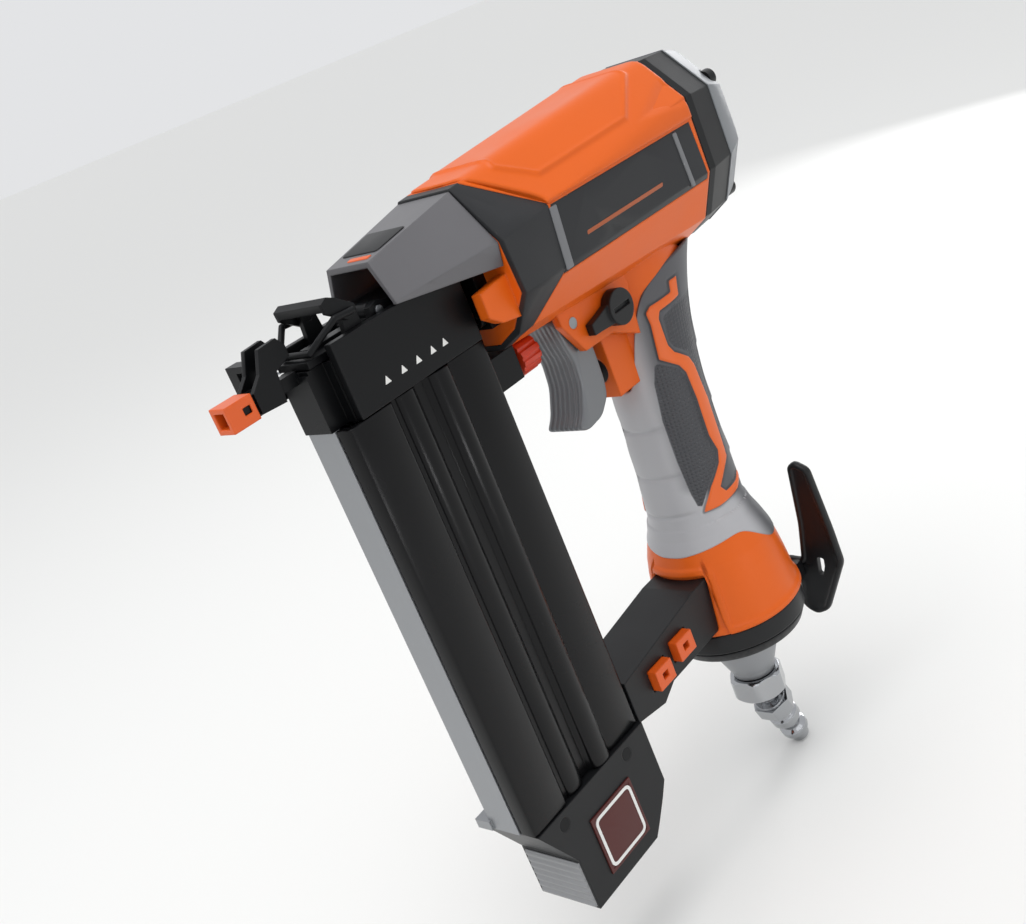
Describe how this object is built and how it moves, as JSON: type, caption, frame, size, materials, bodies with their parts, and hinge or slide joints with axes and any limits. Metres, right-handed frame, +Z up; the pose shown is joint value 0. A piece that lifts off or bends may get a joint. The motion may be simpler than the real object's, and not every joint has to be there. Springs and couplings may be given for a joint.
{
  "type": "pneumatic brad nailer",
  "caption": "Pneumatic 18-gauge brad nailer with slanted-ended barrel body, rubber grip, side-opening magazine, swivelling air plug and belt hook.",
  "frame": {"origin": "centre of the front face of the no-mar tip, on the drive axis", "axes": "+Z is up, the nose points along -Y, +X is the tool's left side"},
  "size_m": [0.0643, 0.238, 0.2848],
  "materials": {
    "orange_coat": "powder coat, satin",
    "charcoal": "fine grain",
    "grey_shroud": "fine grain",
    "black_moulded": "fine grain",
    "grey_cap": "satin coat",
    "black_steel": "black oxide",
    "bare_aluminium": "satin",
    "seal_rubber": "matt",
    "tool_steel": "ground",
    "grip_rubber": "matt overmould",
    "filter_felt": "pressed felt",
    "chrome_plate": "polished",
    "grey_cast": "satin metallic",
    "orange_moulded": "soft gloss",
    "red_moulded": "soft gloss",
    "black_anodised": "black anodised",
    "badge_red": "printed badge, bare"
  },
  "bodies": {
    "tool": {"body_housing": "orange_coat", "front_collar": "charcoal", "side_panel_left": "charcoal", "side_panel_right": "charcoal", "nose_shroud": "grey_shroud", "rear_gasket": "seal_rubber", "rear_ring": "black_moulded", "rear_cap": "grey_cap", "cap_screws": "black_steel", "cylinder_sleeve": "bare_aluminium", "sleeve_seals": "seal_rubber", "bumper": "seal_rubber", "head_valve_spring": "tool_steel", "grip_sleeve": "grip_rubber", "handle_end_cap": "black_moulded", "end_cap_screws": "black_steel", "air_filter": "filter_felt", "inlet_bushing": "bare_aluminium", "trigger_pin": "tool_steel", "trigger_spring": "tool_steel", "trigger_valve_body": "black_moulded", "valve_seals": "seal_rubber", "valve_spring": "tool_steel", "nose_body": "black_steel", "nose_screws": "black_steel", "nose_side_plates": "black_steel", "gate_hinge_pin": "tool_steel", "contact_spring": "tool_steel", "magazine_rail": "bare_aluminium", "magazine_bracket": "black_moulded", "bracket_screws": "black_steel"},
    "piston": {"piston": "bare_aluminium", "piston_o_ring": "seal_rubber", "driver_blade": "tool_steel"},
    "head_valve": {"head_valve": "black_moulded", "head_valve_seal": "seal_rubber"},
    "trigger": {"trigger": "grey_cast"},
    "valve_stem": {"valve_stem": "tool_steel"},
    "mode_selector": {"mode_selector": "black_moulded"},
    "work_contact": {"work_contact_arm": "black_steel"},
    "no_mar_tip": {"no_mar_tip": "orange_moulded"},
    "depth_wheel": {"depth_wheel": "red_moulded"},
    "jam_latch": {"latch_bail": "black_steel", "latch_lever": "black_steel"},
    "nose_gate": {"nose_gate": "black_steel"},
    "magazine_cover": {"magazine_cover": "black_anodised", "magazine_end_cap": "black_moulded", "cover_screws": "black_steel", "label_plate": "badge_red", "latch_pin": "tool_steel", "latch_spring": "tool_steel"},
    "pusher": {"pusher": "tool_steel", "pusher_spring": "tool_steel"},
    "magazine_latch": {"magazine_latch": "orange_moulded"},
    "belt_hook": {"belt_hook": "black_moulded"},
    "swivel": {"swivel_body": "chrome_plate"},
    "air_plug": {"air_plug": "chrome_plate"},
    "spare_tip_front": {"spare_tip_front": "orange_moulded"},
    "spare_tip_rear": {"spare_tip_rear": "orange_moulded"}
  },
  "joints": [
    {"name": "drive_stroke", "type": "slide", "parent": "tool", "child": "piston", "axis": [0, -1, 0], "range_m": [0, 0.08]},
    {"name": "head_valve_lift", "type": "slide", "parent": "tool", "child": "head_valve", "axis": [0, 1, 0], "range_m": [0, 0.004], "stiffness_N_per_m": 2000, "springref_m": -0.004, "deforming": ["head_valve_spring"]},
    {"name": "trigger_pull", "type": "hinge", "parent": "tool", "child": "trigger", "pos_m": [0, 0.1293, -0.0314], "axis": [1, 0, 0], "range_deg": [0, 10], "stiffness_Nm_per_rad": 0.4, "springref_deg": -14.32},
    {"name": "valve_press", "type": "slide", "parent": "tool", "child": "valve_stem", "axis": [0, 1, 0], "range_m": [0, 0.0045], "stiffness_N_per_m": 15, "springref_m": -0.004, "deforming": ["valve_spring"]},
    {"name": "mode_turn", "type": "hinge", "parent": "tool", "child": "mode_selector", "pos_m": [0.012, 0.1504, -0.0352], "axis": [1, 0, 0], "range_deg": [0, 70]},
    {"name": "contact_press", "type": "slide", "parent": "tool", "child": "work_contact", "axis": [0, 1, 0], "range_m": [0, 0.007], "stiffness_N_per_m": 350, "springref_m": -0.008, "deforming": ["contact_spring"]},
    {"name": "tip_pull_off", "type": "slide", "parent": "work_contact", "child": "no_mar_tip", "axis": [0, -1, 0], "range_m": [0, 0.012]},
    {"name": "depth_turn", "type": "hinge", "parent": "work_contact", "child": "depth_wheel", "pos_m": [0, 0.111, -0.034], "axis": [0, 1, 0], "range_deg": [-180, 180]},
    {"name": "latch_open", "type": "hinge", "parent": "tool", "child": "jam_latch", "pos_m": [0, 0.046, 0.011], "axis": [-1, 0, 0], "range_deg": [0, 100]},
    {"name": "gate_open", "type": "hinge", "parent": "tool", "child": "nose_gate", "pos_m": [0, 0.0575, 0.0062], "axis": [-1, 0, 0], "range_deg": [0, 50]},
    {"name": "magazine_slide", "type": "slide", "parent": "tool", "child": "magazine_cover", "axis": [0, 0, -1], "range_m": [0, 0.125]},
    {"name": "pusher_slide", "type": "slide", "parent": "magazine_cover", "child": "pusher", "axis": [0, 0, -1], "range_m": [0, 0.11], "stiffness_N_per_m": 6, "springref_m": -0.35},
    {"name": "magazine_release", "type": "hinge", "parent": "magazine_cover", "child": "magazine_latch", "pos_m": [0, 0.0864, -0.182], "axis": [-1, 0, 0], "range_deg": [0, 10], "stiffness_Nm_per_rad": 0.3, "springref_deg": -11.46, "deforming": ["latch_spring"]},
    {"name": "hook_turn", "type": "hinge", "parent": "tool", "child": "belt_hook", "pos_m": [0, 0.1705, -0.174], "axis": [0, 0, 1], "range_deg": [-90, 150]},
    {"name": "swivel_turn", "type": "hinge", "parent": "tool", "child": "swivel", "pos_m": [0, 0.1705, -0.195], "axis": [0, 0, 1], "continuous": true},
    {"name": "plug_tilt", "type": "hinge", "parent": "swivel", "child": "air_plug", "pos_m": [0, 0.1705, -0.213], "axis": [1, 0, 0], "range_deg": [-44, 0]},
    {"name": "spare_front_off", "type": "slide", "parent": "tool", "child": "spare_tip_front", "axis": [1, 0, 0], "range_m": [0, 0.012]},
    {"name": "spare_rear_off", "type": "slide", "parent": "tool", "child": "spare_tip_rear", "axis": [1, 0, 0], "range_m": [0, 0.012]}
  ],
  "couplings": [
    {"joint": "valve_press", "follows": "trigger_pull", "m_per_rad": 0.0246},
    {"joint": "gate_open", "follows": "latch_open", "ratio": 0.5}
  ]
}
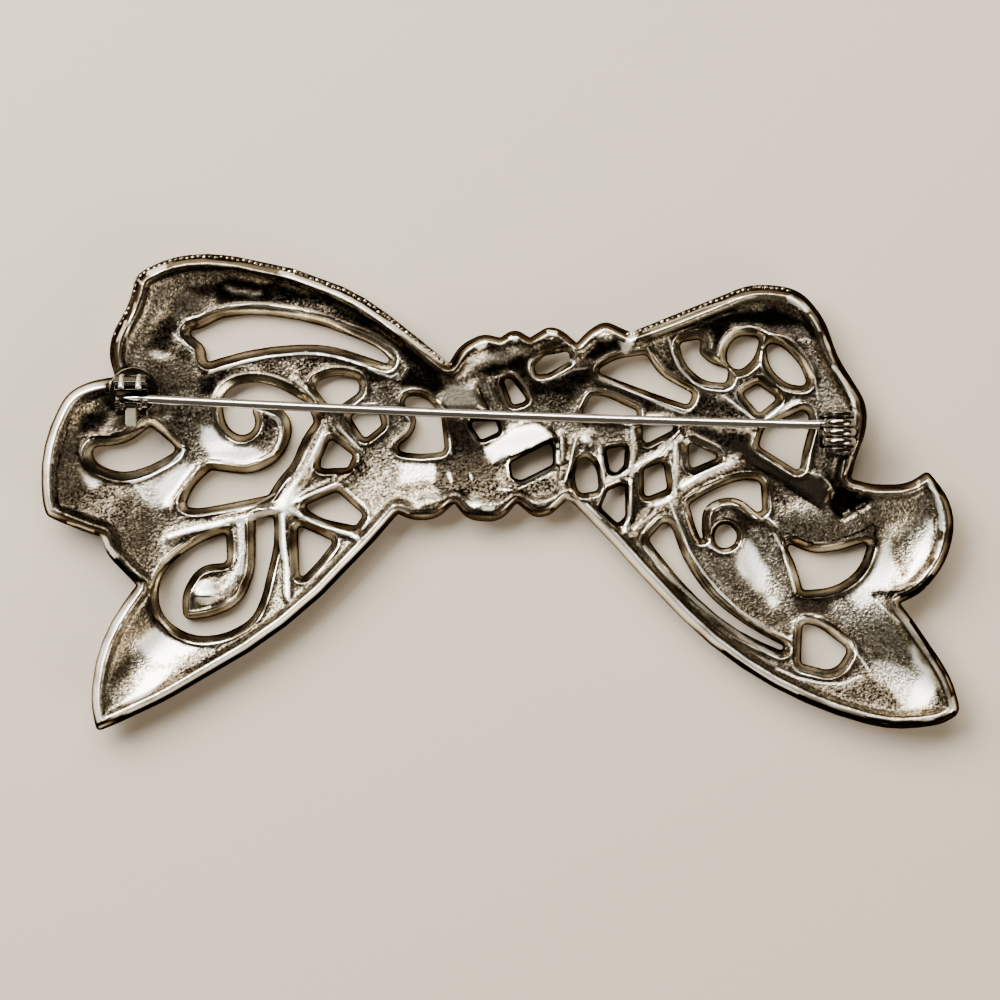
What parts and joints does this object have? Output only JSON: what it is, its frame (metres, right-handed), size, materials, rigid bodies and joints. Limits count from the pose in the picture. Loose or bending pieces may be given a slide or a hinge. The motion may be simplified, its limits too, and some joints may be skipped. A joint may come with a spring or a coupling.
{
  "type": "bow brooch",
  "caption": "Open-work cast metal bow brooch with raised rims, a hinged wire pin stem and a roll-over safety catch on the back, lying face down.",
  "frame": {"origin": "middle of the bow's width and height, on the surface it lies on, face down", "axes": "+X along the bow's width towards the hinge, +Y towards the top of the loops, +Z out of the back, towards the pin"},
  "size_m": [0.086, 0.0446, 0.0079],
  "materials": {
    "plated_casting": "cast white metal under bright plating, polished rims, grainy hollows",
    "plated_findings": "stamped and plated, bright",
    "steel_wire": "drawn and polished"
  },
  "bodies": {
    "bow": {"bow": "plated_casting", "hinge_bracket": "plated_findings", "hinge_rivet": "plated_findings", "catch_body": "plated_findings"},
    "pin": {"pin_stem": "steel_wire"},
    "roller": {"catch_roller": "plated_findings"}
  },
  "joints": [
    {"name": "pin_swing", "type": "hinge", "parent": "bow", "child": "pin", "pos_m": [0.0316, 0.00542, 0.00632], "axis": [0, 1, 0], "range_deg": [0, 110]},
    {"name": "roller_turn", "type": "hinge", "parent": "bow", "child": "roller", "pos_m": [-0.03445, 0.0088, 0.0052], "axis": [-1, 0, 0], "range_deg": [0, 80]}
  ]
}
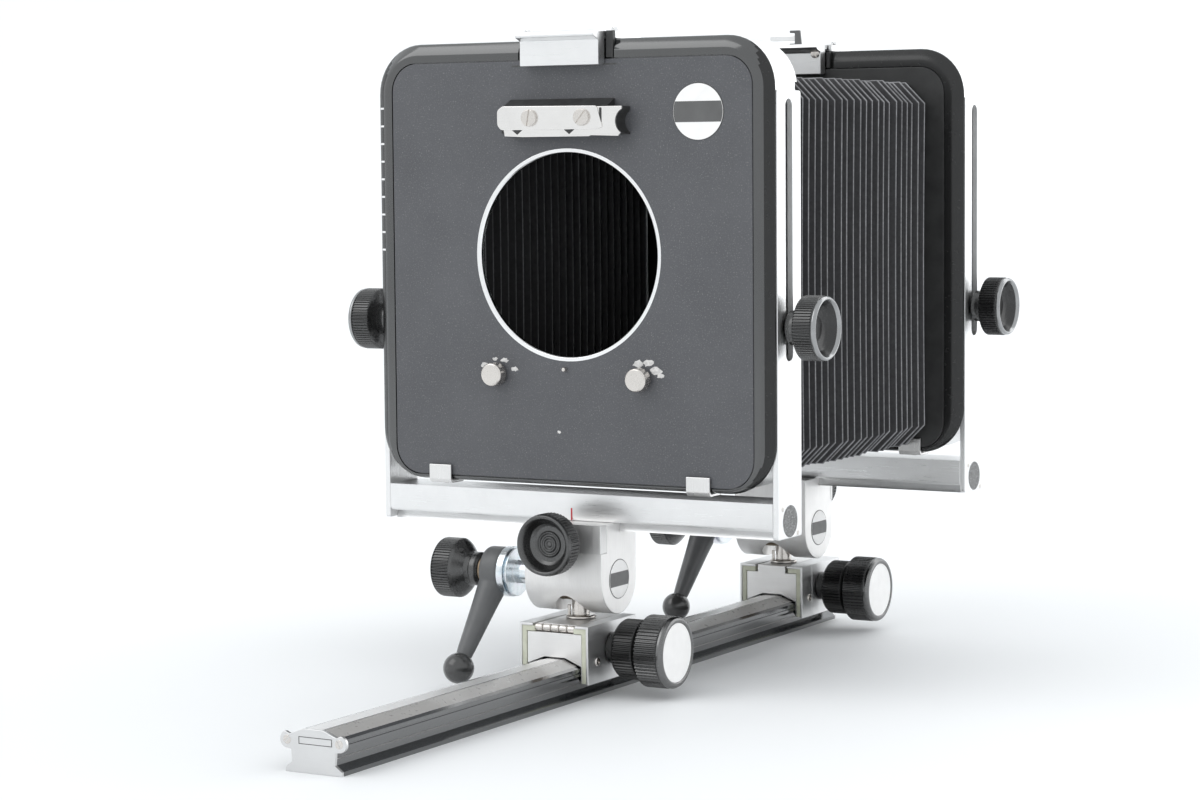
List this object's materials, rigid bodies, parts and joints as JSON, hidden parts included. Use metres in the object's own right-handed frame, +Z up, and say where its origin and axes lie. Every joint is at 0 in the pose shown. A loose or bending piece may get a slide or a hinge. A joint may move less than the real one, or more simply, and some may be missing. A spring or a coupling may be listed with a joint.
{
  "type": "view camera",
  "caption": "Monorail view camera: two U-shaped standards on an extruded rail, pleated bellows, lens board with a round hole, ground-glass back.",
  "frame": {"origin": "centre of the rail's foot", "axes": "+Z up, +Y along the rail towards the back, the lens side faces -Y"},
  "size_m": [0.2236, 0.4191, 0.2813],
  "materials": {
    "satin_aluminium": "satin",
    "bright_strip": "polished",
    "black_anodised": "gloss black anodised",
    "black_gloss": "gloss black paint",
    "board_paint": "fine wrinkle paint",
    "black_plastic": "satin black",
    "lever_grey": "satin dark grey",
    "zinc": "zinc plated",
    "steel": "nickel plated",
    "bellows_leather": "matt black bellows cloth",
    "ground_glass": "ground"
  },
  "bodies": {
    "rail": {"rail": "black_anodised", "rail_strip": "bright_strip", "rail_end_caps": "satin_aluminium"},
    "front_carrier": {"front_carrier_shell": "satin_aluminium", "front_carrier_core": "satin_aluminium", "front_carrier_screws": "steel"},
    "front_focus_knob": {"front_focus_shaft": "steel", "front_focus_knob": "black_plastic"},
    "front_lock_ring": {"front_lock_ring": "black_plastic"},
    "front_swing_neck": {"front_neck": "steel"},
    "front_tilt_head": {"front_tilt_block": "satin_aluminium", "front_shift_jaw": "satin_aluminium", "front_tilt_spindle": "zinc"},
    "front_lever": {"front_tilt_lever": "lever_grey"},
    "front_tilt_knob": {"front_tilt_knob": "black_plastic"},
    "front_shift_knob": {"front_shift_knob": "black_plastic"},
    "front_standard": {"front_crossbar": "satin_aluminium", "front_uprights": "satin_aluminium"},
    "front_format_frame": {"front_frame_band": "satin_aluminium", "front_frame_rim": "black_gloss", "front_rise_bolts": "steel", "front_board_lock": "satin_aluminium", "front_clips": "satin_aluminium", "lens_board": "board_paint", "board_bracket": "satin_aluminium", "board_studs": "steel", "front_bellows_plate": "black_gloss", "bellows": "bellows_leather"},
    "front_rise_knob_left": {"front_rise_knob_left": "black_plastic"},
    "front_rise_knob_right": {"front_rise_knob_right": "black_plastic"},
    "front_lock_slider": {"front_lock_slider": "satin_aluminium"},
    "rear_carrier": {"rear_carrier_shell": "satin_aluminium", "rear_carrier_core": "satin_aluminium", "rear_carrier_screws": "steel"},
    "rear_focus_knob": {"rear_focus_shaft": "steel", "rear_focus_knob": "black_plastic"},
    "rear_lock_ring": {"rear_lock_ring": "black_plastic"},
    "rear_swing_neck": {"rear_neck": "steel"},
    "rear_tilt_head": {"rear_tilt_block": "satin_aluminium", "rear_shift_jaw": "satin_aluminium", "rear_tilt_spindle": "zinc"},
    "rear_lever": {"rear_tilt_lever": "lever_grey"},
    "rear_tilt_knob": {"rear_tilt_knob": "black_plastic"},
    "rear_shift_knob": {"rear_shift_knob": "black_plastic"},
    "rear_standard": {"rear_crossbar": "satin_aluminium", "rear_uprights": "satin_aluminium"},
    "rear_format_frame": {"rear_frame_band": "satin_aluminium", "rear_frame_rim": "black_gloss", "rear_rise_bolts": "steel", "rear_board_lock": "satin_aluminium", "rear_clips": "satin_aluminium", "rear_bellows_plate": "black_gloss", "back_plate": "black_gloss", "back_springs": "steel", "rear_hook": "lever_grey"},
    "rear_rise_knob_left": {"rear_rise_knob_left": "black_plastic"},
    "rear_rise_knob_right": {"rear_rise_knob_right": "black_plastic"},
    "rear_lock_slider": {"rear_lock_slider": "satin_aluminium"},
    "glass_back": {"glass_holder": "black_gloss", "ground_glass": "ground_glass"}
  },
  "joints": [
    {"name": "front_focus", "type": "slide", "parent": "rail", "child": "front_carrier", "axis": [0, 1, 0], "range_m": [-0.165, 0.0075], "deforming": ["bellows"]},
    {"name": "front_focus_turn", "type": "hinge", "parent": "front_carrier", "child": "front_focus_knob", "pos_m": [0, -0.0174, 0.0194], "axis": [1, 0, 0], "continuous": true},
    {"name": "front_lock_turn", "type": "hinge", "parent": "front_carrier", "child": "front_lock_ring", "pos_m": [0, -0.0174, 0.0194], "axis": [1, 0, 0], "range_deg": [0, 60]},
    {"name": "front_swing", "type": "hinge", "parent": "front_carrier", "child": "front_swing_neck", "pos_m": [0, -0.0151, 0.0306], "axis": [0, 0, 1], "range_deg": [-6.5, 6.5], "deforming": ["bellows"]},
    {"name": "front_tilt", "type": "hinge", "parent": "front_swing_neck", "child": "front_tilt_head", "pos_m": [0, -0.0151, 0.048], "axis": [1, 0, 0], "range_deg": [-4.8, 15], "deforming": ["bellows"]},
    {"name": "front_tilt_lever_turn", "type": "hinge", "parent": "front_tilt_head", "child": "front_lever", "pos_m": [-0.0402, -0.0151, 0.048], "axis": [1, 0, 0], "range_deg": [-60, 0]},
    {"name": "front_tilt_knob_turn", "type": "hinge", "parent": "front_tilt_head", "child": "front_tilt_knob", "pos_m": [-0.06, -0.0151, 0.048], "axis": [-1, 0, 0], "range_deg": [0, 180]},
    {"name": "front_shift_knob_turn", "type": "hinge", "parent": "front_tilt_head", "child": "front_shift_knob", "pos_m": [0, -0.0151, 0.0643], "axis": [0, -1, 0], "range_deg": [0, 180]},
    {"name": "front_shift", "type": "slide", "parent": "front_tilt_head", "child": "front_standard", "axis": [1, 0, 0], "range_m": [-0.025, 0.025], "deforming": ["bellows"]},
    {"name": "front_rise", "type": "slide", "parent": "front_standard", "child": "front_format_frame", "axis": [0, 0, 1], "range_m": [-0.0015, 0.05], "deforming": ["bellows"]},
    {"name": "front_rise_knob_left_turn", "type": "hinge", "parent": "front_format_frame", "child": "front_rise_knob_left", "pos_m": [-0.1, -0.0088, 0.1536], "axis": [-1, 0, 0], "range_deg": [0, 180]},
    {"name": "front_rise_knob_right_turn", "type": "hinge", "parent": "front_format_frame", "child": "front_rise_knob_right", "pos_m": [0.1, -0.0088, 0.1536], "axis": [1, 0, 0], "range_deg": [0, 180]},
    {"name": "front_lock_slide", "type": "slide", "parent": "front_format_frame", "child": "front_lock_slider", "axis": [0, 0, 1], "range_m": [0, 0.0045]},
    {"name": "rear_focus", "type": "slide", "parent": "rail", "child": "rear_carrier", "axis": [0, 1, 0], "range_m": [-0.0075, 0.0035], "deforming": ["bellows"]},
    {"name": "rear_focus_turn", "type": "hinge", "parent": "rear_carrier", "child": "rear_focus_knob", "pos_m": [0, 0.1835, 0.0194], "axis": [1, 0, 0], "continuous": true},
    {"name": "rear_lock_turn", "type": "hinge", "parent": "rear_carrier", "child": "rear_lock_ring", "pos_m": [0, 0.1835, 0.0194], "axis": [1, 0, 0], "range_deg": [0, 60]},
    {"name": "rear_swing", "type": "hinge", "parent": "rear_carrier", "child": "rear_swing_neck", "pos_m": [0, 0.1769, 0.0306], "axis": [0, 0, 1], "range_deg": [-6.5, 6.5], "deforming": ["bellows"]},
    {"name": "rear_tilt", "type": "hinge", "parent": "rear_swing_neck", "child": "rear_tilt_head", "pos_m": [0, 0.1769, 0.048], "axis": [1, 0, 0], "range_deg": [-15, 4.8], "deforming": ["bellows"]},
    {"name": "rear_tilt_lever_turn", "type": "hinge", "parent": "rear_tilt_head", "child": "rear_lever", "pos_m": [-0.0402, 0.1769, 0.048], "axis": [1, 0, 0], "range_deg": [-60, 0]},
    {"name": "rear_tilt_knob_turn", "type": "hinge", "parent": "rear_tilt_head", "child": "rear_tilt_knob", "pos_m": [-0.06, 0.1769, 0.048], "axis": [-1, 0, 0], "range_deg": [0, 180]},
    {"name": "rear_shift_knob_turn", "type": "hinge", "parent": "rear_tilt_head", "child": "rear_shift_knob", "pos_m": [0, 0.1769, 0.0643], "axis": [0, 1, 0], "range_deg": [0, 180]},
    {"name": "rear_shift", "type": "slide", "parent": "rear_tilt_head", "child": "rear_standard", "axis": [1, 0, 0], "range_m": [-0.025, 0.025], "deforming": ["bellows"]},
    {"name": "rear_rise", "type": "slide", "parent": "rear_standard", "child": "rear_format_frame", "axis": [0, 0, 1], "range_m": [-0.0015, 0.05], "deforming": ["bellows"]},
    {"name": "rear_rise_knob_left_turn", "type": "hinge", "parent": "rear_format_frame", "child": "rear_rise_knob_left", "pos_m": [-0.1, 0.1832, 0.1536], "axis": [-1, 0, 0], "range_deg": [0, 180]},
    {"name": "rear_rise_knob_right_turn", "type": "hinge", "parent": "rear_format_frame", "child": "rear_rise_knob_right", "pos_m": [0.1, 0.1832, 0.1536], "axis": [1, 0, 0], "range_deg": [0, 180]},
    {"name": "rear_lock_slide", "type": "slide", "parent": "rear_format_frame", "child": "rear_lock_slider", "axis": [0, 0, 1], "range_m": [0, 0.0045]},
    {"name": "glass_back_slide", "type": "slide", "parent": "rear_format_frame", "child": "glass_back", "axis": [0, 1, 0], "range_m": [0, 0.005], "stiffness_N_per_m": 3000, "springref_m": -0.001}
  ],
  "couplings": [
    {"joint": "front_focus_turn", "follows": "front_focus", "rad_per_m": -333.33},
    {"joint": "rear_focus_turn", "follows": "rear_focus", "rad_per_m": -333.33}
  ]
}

GOAL OF THE EXERCISE:
Scan the records above, count the lines with "shown" in them, and give only the number.

IN RESPONSE:
2